--- Task prompt ---
Give the data again, word for word.

--- Data shown ---

*****

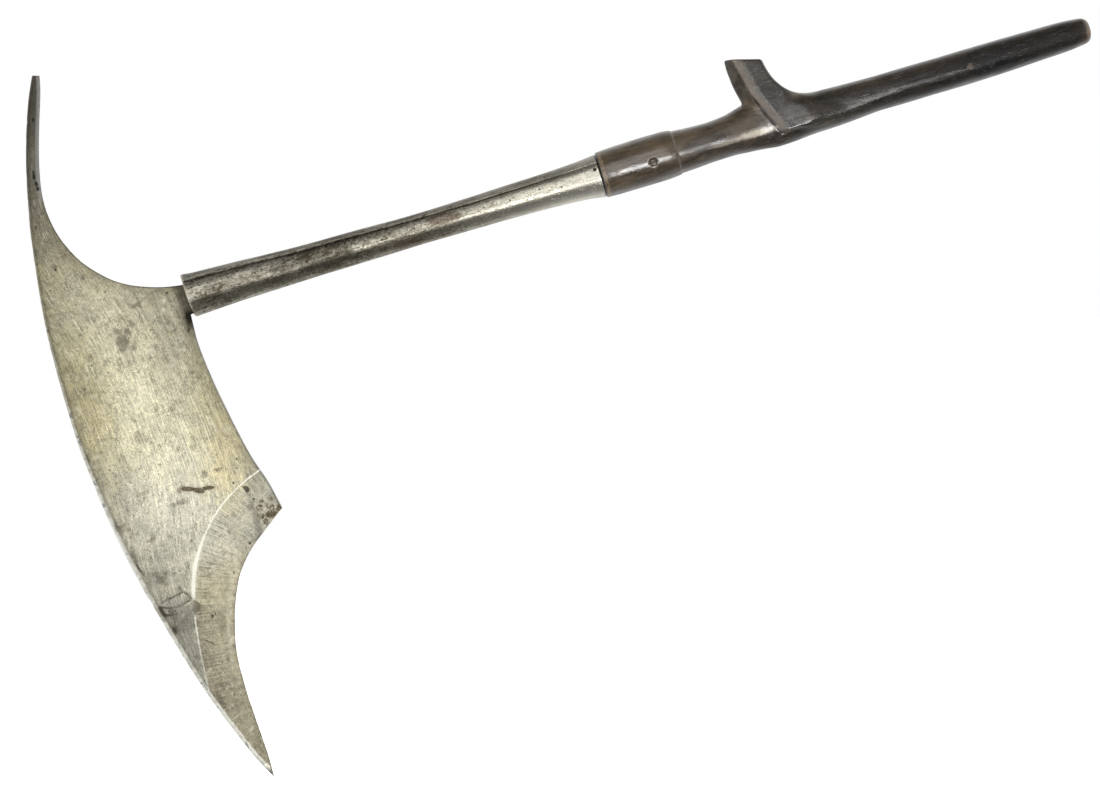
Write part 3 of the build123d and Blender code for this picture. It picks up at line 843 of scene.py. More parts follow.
    # smudges, rust, spots and cuts with ragged rims
    rim = ragged.swing(8.0) + fine_ragged.swing(5.0)
    smudge = attr("smudge") + rim
    smudged = smudge.ease(0.9, -1.4)
    paint(smudged * 0.60, (98, 91, 76))
    paint(smudge.ease(0.6, -0.6) * z.ease(95.0, 102.0) * 0.7, (34, 32, 28))
    rusted = (attr("rust") + rim * 0.30).ease(0.35, -0.30)
    rust_colour = mat.ramp(fine_ragged, [(0.3, srgb(44, 34, 20)), (0.5, srgb(84, 68, 42)),
                                         (0.60, srgb(110, 94, 62)), (0.72, srgb(190, 180, 148))])
    paint((attr("rust") + rim * 0.5).ease(2.4, 0.0) * 0.22, (138, 122, 92))
    flaking = noise(pos, 1 / 4.6, 5, 0.75, 0.6).ease(0.44, 0.52)
    paint(rusted * flaking.at_least(station.ease(-6.0, -12.0)) * 0.88, rust_colour)
    spotted = (attr("spot") + rim * 0.16).ease(0.30, -0.40)
    paint(spotted * 0.85, mat.mix(z.ease(90.0, 100.0), srgb(66, 60, 48), srgb(22, 20, 18)))
    cut = (attr("cut") + fine_ragged.swing(2.0)).ease(1.35, 0.25)
    paint(cut * 0.78, (72, 68, 58))

    # the ridge: a rubbed line, broken in one place, thin below
    width = along_ridge.line(0.42, 0.50, 0.50, 0.42)
    width = width + along_ridge.ease(0.24, 0.36) * along_ridge.ease(0.55, 0.42) * 1.05
    wander = noise(pos, 1 / 2.0, 4, 0.65).swing(1.9) + fine_ragged.swing(0.7)
    rubbed = (to_ridge + wander).ease(width + 0.45, width - 0.40)
    unbroken = 1.0 - (blob(-64.2, -240.2, 7.5, 7.5) * 1.5).at_most(1.0)
    fade = along_ridge.line(0.55, 0.66, 1.0, 0.45) * along_ridge.ease(0.80, 0.74)
    paint(rubbed * 0.70 * (unbroken * fade), (248, 247, 236))
    glow = (to_ridge + wander * 2.0).ease(5.0, 0.8)
    paint(glow * (along_ridge.ease(0.16, 0.3) * along_ridge.ease(0.50, 0.4)) * 0.25,
          (236, 232, 212))
    # a paler streak down the lower bevel
    streak = abs(attr("d_hollow") + ragged.swing(3.0) - 4.5).ease(4.0, 0.5)
    lower = bevel * (z.ease(-205.0, -225.0) * z.ease(-320.0, -270.0))
    paint(streak * lower * 0.16, (232, 228, 206))

    # painted shadow and dark stain where the plate enters the tube
    ragged_x = station + ragged.swing(7.0)
    paint(ragged_x.ease(-15.0, -5.0) * 0.78 * z.ease(-34.0, -20.0), (52, 47, 38))
    # black painted shadow in the corner under the tube's end
    corner = ragged_x.ease(-9.0, -5.0) * (z.ease(-27.0, -18.0) * z.ease(-8.0, -14.0))
    paint(corner * 0.95, (18, 16, 12))

    rough = 0.42 + flecks.swing(0.22) + clouds * 0.10 + rusted * 0.35 + smudged * 0.15
    metal = 0.88 - (rusted * 0.8).at_least(smudged * 0.3)
    height = (grains * 0.55 + streaks * 0.65 + dust * 0.25 + lines * bevel * 1.2
              - pits * 0.8 - large_pits * 1.0 - cut * 0.9
              + rusted * fine_ragged * 1.2 - spotted * 1.2)
    return mat.finish(rough, metal, height, strength=0.40, depth=0.00018)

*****

--- Reply ---
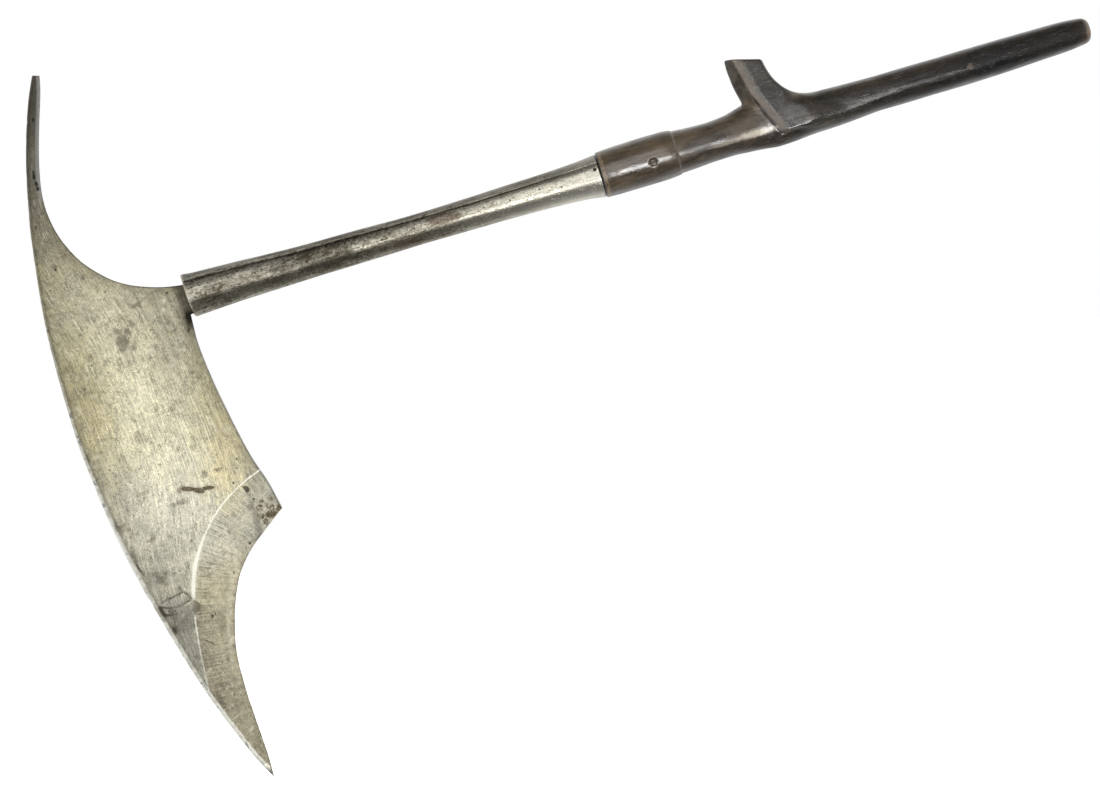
Write part 3 of the build123d and Blender code for this picture. It picks up at line 843 of scene.py. More parts follow.
    # smudges, rust, spots and cuts with ragged rims
    rim = ragged.swing(8.0) + fine_ragged.swing(5.0)
    smudge = attr("smudge") + rim
    smudged = smudge.ease(0.9, -1.4)
    paint(smudged * 0.60, (98, 91, 76))
    paint(smudge.ease(0.6, -0.6) * z.ease(95.0, 102.0) * 0.7, (34, 32, 28))
    rusted = (attr("rust") + rim * 0.30).ease(0.35, -0.30)
    rust_colour = mat.ramp(fine_ragged, [(0.3, srgb(44, 34, 20)), (0.5, srgb(84, 68, 42)),
                                         (0.60, srgb(110, 94, 62)), (0.72, srgb(190, 180, 148))])
    paint((attr("rust") + rim * 0.5).ease(2.4, 0.0) * 0.22, (138, 122, 92))
    flaking = noise(pos, 1 / 4.6, 5, 0.75, 0.6).ease(0.44, 0.52)
    paint(rusted * flaking.at_least(station.ease(-6.0, -12.0)) * 0.88, rust_colour)
    spotted = (attr("spot") + rim * 0.16).ease(0.30, -0.40)
    paint(spotted * 0.85, mat.mix(z.ease(90.0, 100.0), srgb(66, 60, 48), srgb(22, 20, 18)))
    cut = (attr("cut") + fine_ragged.swing(2.0)).ease(1.35, 0.25)
    paint(cut * 0.78, (72, 68, 58))

    # the ridge: a rubbed line, broken in one place, thin below
    width = along_ridge.line(0.42, 0.50, 0.50, 0.42)
    width = width + along_ridge.ease(0.24, 0.36) * along_ridge.ease(0.55, 0.42) * 1.05
    wander = noise(pos, 1 / 2.0, 4, 0.65).swing(1.9) + fine_ragged.swing(0.7)
    rubbed = (to_ridge + wander).ease(width + 0.45, width - 0.40)
    unbroken = 1.0 - (blob(-64.2, -240.2, 7.5, 7.5) * 1.5).at_most(1.0)
    fade = along_ridge.line(0.55, 0.66, 1.0, 0.45) * along_ridge.ease(0.80, 0.74)
    paint(rubbed * 0.70 * (unbroken * fade), (248, 247, 236))
    glow = (to_ridge + wander * 2.0).ease(5.0, 0.8)
    paint(glow * (along_ridge.ease(0.16, 0.3) * along_ridge.ease(0.50, 0.4)) * 0.25,
          (236, 232, 212))
    # a paler streak down the lower bevel
    streak = abs(attr("d_hollow") + ragged.swing(3.0) - 4.5).ease(4.0, 0.5)
    lower = bevel * (z.ease(-205.0, -225.0) * z.ease(-320.0, -270.0))
    paint(streak * lower * 0.16, (232, 228, 206))

    # painted shadow and dark stain where the plate enters the tube
    ragged_x = station + ragged.swing(7.0)
    paint(ragged_x.ease(-15.0, -5.0) * 0.78 * z.ease(-34.0, -20.0), (52, 47, 38))
    # black painted shadow in the corner under the tube's end
    corner = ragged_x.ease(-9.0, -5.0) * (z.ease(-27.0, -18.0) * z.ease(-8.0, -14.0))
    paint(corner * 0.95, (18, 16, 12))

    rough = 0.42 + flecks.swing(0.22) + clouds * 0.10 + rusted * 0.35 + smudged * 0.15
    metal = 0.88 - (rusted * 0.8).at_least(smudged * 0.3)
    height = (grains * 0.55 + streaks * 0.65 + dust * 0.25 + lines * bevel * 1.2
              - pits * 0.8 - large_pits * 1.0 - cut * 0.9
              + rusted * fine_ragged * 1.2 - spotted * 1.2)
    return mat.finish(rough, metal, height, strength=0.40, depth=0.00018)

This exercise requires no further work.